** Begin Provided data **

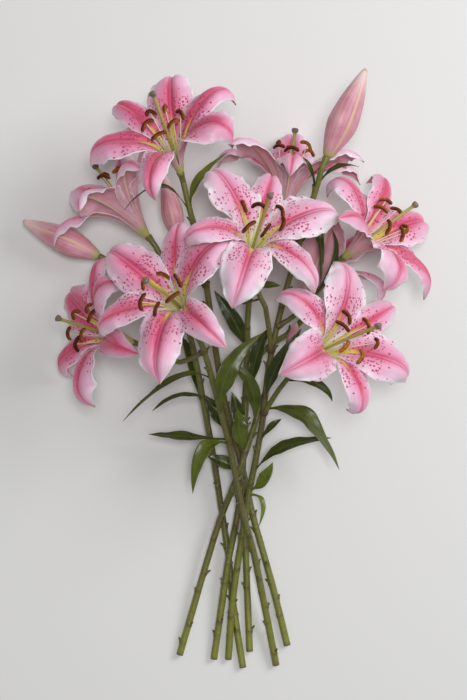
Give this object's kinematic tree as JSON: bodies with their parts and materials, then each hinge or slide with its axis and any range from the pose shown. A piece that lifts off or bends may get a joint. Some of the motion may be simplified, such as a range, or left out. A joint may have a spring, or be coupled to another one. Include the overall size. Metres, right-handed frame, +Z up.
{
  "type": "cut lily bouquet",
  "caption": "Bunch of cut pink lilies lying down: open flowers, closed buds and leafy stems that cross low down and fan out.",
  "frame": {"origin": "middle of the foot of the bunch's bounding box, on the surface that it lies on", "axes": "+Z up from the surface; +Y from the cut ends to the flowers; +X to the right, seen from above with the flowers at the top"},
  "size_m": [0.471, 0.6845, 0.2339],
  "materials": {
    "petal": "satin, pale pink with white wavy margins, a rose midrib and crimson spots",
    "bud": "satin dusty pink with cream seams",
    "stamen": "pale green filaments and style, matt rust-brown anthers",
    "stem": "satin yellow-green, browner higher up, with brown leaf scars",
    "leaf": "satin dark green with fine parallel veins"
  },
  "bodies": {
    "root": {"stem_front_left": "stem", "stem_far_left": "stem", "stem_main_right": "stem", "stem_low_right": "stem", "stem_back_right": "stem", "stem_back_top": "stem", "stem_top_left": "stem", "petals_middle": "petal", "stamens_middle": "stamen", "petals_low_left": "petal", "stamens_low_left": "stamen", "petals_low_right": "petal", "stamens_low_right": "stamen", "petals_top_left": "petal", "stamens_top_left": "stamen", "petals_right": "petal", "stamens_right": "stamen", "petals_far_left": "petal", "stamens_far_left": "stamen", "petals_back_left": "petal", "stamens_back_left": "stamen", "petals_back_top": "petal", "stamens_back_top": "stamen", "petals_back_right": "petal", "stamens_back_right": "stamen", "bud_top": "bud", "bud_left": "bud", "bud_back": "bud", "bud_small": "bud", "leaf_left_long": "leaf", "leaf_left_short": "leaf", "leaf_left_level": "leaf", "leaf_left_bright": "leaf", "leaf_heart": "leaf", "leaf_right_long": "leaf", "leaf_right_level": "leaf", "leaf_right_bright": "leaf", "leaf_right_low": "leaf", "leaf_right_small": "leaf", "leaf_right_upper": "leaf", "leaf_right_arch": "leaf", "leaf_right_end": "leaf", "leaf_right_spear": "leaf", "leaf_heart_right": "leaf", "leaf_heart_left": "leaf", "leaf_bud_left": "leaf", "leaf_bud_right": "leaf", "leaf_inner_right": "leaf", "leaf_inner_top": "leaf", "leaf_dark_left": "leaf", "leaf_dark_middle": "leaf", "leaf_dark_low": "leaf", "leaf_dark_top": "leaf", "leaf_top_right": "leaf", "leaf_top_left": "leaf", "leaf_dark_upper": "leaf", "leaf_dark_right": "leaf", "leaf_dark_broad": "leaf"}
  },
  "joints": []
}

** End Provided data **

■ Exercise description: Take the listing above and set it down exactly.

■ Exercise result:
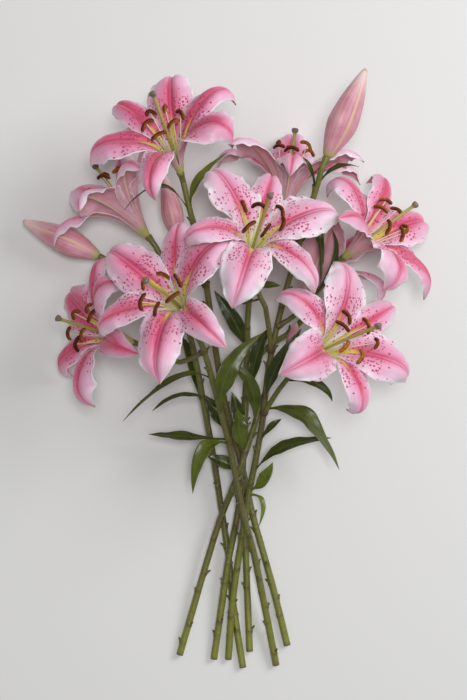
Give this object's kinematic tree as JSON: bodies with their parts and materials, then each hinge or slide with its axis and any range from the pose shown. A piece that lifts off or bends may get a joint. Some of the motion may be simplified, such as a range, or left out. A joint may have a spring, or be coupled to another one. Include the overall size. Metres, right-handed frame, +Z up.
{
  "type": "cut lily bouquet",
  "caption": "Bunch of cut pink lilies lying down: open flowers, closed buds and leafy stems that cross low down and fan out.",
  "frame": {"origin": "middle of the foot of the bunch's bounding box, on the surface that it lies on", "axes": "+Z up from the surface; +Y from the cut ends to the flowers; +X to the right, seen from above with the flowers at the top"},
  "size_m": [0.471, 0.6845, 0.2339],
  "materials": {
    "petal": "satin, pale pink with white wavy margins, a rose midrib and crimson spots",
    "bud": "satin dusty pink with cream seams",
    "stamen": "pale green filaments and style, matt rust-brown anthers",
    "stem": "satin yellow-green, browner higher up, with brown leaf scars",
    "leaf": "satin dark green with fine parallel veins"
  },
  "bodies": {
    "root": {"stem_front_left": "stem", "stem_far_left": "stem", "stem_main_right": "stem", "stem_low_right": "stem", "stem_back_right": "stem", "stem_back_top": "stem", "stem_top_left": "stem", "petals_middle": "petal", "stamens_middle": "stamen", "petals_low_left": "petal", "stamens_low_left": "stamen", "petals_low_right": "petal", "stamens_low_right": "stamen", "petals_top_left": "petal", "stamens_top_left": "stamen", "petals_right": "petal", "stamens_right": "stamen", "petals_far_left": "petal", "stamens_far_left": "stamen", "petals_back_left": "petal", "stamens_back_left": "stamen", "petals_back_top": "petal", "stamens_back_top": "stamen", "petals_back_right": "petal", "stamens_back_right": "stamen", "bud_top": "bud", "bud_left": "bud", "bud_back": "bud", "bud_small": "bud", "leaf_left_long": "leaf", "leaf_left_short": "leaf", "leaf_left_level": "leaf", "leaf_left_bright": "leaf", "leaf_heart": "leaf", "leaf_right_long": "leaf", "leaf_right_level": "leaf", "leaf_right_bright": "leaf", "leaf_right_low": "leaf", "leaf_right_small": "leaf", "leaf_right_upper": "leaf", "leaf_right_arch": "leaf", "leaf_right_end": "leaf", "leaf_right_spear": "leaf", "leaf_heart_right": "leaf", "leaf_heart_left": "leaf", "leaf_bud_left": "leaf", "leaf_bud_right": "leaf", "leaf_inner_right": "leaf", "leaf_inner_top": "leaf", "leaf_dark_left": "leaf", "leaf_dark_middle": "leaf", "leaf_dark_low": "leaf", "leaf_dark_top": "leaf", "leaf_top_right": "leaf", "leaf_top_left": "leaf", "leaf_dark_upper": "leaf", "leaf_dark_right": "leaf", "leaf_dark_broad": "leaf"}
  },
  "joints": []
}